Goal:
Write out the whole listing again, exactly.

Collected material:
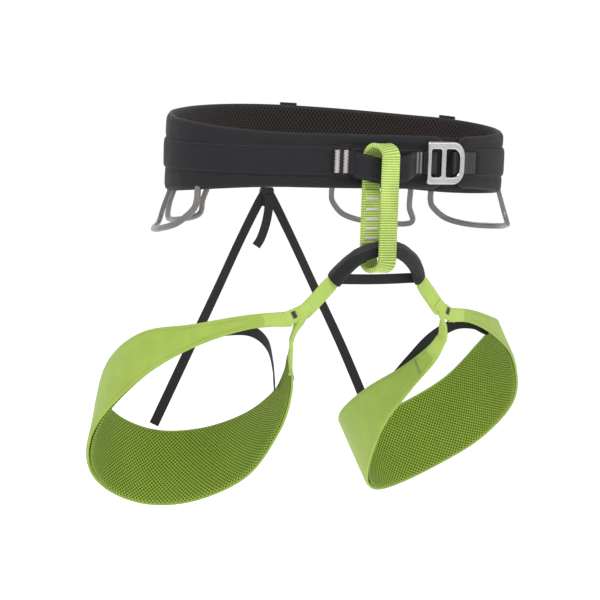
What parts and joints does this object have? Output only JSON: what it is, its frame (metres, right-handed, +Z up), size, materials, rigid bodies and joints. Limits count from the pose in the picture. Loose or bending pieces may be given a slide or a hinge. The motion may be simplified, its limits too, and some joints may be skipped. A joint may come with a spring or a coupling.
{
  "type": "climbing harness",
  "caption": "Climbing harness with a padded waist belt, padded leg loops, belay loop, covered crosspiece, gear loops, quick-adjust waist buckle and elastic rear risers.",
  "frame": {"origin": "centre of the waist opening at the mid height of the belt front", "axes": "+Z up through the waist opening, -Y to the front where the belay loop hangs, +X to the wearer's left"},
  "size_m": [0.4412, 0.266, 0.3796],
  "materials": {
    "belt_fabric": "matte woven nylon face",
    "belt_mesh": "open knit spacer mesh",
    "black_webbing": "woven nylon webbing",
    "grey_webbing": "ribbed nylon webbing",
    "lime_fabric": "smooth woven nylon face",
    "lime_mesh": "open knit spacer mesh",
    "lime_webbing": "ribbed load-bearing webbing",
    "sleeve_fabric": "coarse abrasion-resistant cloth",
    "elastic": "flat knitted elastic",
    "loop_plastic": "semi-translucent moulded plastic",
    "thread": "bar-tack thread",
    "buckle_metal": "polished"
  },
  "bodies": {
    "waist_belt": {"belt_shell": "belt_fabric", "belt_liner": "belt_mesh", "buckle_flap": "belt_mesh", "waist_webbing": "black_webbing", "haul_tab_rear": "black_webbing", "haul_tab_side": "black_webbing", "tie_in_webbing": "black_webbing", "tie_in_guard": "belt_fabric", "tie_in_base": "black_webbing", "tie_in_stitch_right": "thread", "tie_in_stitch_left": "thread", "anchor_webbing": "grey_webbing", "adjust_webbing": "grey_webbing", "riser_hanger": "black_webbing", "riser_bar": "loop_plastic", "gear_band_front_left": "black_webbing", "gear_band_front_right": "black_webbing", "gear_band_rear_left": "black_webbing", "gear_band_rear_right": "black_webbing"},
    "seat": {"belay_loop": "lime_webbing", "belay_overlap": "lime_webbing", "crosspiece_sleeve": "sleeve_fabric", "crosspiece_core": "lime_webbing", "keeper_strap": "elastic"},
    "left_leg": {"leg_shell_left": "lime_fabric", "leg_liner_left": "lime_mesh", "leg_link_front_left": "lime_webbing", "leg_link_back_left": "lime_webbing", "leg_elastic_left": "elastic", "leg_tack_left": "lime_webbing", "riser_left": "elastic"},
    "right_leg": {"leg_shell_right": "lime_fabric", "leg_liner_right": "lime_mesh", "leg_link_front_right": "lime_webbing", "leg_link_back_right": "lime_webbing", "leg_elastic_right": "elastic", "leg_tack_right": "lime_webbing", "riser_right": "elastic"},
    "buckle": {"buckle_frame": "buckle_metal"},
    "gear_loop_front_left": {"gear_loop_front_left": "loop_plastic"},
    "gear_loop_front_right": {"gear_loop_front_right": "loop_plastic"},
    "gear_loop_rear_left": {"gear_loop_rear_left": "loop_plastic"},
    "gear_loop_rear_right": {"gear_loop_rear_right": "loop_plastic"}
  },
  "joints": [
    {"name": "seat_swing", "type": "hinge", "parent": "waist_belt", "child": "seat", "pos_m": [0, -0.134, -0.006], "axis": [1, 0, 0], "range_deg": [-8, 4], "stiffness_Nm_per_rad": 16, "springref_deg": 1.72},
    {"name": "left_leg_swing", "type": "hinge", "parent": "seat", "child": "left_leg", "pos_m": [0.0452, -0.1129, -0.1052], "axis": [1, 0, 0], "range_deg": [-24, 10], "stiffness_Nm_per_rad": 5, "springref_deg": 2.29, "deforming": ["riser_left"]},
    {"name": "right_leg_swing", "type": "hinge", "parent": "seat", "child": "right_leg", "pos_m": [-0.0452, -0.1129, -0.1052], "axis": [1, 0, 0], "range_deg": [-24, 10], "stiffness_Nm_per_rad": 5, "springref_deg": 2.29, "deforming": ["riser_right"]},
    {"name": "gear_loop_front_left_tilt", "type": "hinge", "parent": "waist_belt", "child": "gear_loop_front_left", "pos_m": [0.1452, -0.0212, -0.0319], "axis": [0.1426, -0.9885, 0.0499], "range_deg": [-10, 30]},
    {"name": "gear_loop_front_right_tilt", "type": "hinge", "parent": "waist_belt", "child": "gear_loop_front_right", "pos_m": [-0.1452, -0.0184, -0.032], "axis": [0.1776, 0.983, -0.0456], "range_deg": [-10, 30]},
    {"name": "gear_loop_rear_left_tilt", "type": "hinge", "parent": "waist_belt", "child": "gear_loop_rear_left", "pos_m": [0.0967, 0.0709, -0.0325], "axis": [0.7442, -0.6674, -0.0278], "range_deg": [-10, 30]},
    {"name": "gear_loop_rear_right_tilt", "type": "hinge", "parent": "waist_belt", "child": "gear_loop_rear_right", "pos_m": [-0.0949, 0.0724, -0.0324], "axis": [0.7524, 0.6581, 0.0273], "range_deg": [-10, 30]},
    {"name": "buckle_tilt", "type": "hinge", "parent": "waist_belt", "child": "buckle", "pos_m": [0.0402, -0.1263, 0], "axis": [0, 0, -1], "range_deg": [0, 20]}
  ]
}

Final result:
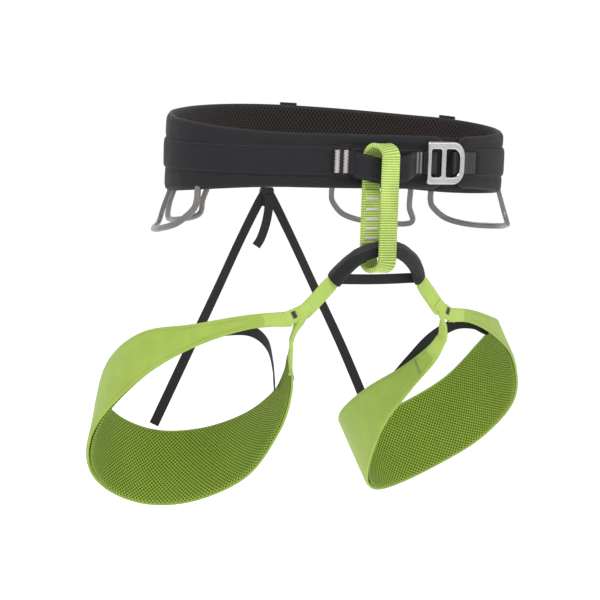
What parts and joints does this object have? Output only JSON: what it is, its frame (metres, right-handed, +Z up), size, materials, rigid bodies and joints. Limits count from the pose in the picture. Loose or bending pieces may be given a slide or a hinge. The motion may be simplified, its limits too, and some joints may be skipped. A joint may come with a spring or a coupling.
{
  "type": "climbing harness",
  "caption": "Climbing harness with a padded waist belt, padded leg loops, belay loop, covered crosspiece, gear loops, quick-adjust waist buckle and elastic rear risers.",
  "frame": {"origin": "centre of the waist opening at the mid height of the belt front", "axes": "+Z up through the waist opening, -Y to the front where the belay loop hangs, +X to the wearer's left"},
  "size_m": [0.4412, 0.266, 0.3796],
  "materials": {
    "belt_fabric": "matte woven nylon face",
    "belt_mesh": "open knit spacer mesh",
    "black_webbing": "woven nylon webbing",
    "grey_webbing": "ribbed nylon webbing",
    "lime_fabric": "smooth woven nylon face",
    "lime_mesh": "open knit spacer mesh",
    "lime_webbing": "ribbed load-bearing webbing",
    "sleeve_fabric": "coarse abrasion-resistant cloth",
    "elastic": "flat knitted elastic",
    "loop_plastic": "semi-translucent moulded plastic",
    "thread": "bar-tack thread",
    "buckle_metal": "polished"
  },
  "bodies": {
    "waist_belt": {"belt_shell": "belt_fabric", "belt_liner": "belt_mesh", "buckle_flap": "belt_mesh", "waist_webbing": "black_webbing", "haul_tab_rear": "black_webbing", "haul_tab_side": "black_webbing", "tie_in_webbing": "black_webbing", "tie_in_guard": "belt_fabric", "tie_in_base": "black_webbing", "tie_in_stitch_right": "thread", "tie_in_stitch_left": "thread", "anchor_webbing": "grey_webbing", "adjust_webbing": "grey_webbing", "riser_hanger": "black_webbing", "riser_bar": "loop_plastic", "gear_band_front_left": "black_webbing", "gear_band_front_right": "black_webbing", "gear_band_rear_left": "black_webbing", "gear_band_rear_right": "black_webbing"},
    "seat": {"belay_loop": "lime_webbing", "belay_overlap": "lime_webbing", "crosspiece_sleeve": "sleeve_fabric", "crosspiece_core": "lime_webbing", "keeper_strap": "elastic"},
    "left_leg": {"leg_shell_left": "lime_fabric", "leg_liner_left": "lime_mesh", "leg_link_front_left": "lime_webbing", "leg_link_back_left": "lime_webbing", "leg_elastic_left": "elastic", "leg_tack_left": "lime_webbing", "riser_left": "elastic"},
    "right_leg": {"leg_shell_right": "lime_fabric", "leg_liner_right": "lime_mesh", "leg_link_front_right": "lime_webbing", "leg_link_back_right": "lime_webbing", "leg_elastic_right": "elastic", "leg_tack_right": "lime_webbing", "riser_right": "elastic"},
    "buckle": {"buckle_frame": "buckle_metal"},
    "gear_loop_front_left": {"gear_loop_front_left": "loop_plastic"},
    "gear_loop_front_right": {"gear_loop_front_right": "loop_plastic"},
    "gear_loop_rear_left": {"gear_loop_rear_left": "loop_plastic"},
    "gear_loop_rear_right": {"gear_loop_rear_right": "loop_plastic"}
  },
  "joints": [
    {"name": "seat_swing", "type": "hinge", "parent": "waist_belt", "child": "seat", "pos_m": [0, -0.134, -0.006], "axis": [1, 0, 0], "range_deg": [-8, 4], "stiffness_Nm_per_rad": 16, "springref_deg": 1.72},
    {"name": "left_leg_swing", "type": "hinge", "parent": "seat", "child": "left_leg", "pos_m": [0.0452, -0.1129, -0.1052], "axis": [1, 0, 0], "range_deg": [-24, 10], "stiffness_Nm_per_rad": 5, "springref_deg": 2.29, "deforming": ["riser_left"]},
    {"name": "right_leg_swing", "type": "hinge", "parent": "seat", "child": "right_leg", "pos_m": [-0.0452, -0.1129, -0.1052], "axis": [1, 0, 0], "range_deg": [-24, 10], "stiffness_Nm_per_rad": 5, "springref_deg": 2.29, "deforming": ["riser_right"]},
    {"name": "gear_loop_front_left_tilt", "type": "hinge", "parent": "waist_belt", "child": "gear_loop_front_left", "pos_m": [0.1452, -0.0212, -0.0319], "axis": [0.1426, -0.9885, 0.0499], "range_deg": [-10, 30]},
    {"name": "gear_loop_front_right_tilt", "type": "hinge", "parent": "waist_belt", "child": "gear_loop_front_right", "pos_m": [-0.1452, -0.0184, -0.032], "axis": [0.1776, 0.983, -0.0456], "range_deg": [-10, 30]},
    {"name": "gear_loop_rear_left_tilt", "type": "hinge", "parent": "waist_belt", "child": "gear_loop_rear_left", "pos_m": [0.0967, 0.0709, -0.0325], "axis": [0.7442, -0.6674, -0.0278], "range_deg": [-10, 30]},
    {"name": "gear_loop_rear_right_tilt", "type": "hinge", "parent": "waist_belt", "child": "gear_loop_rear_right", "pos_m": [-0.0949, 0.0724, -0.0324], "axis": [0.7524, 0.6581, 0.0273], "range_deg": [-10, 30]},
    {"name": "buckle_tilt", "type": "hinge", "parent": "waist_belt", "child": "buckle", "pos_m": [0.0402, -0.1263, 0], "axis": [0, 0, -1], "range_deg": [0, 20]}
  ]
}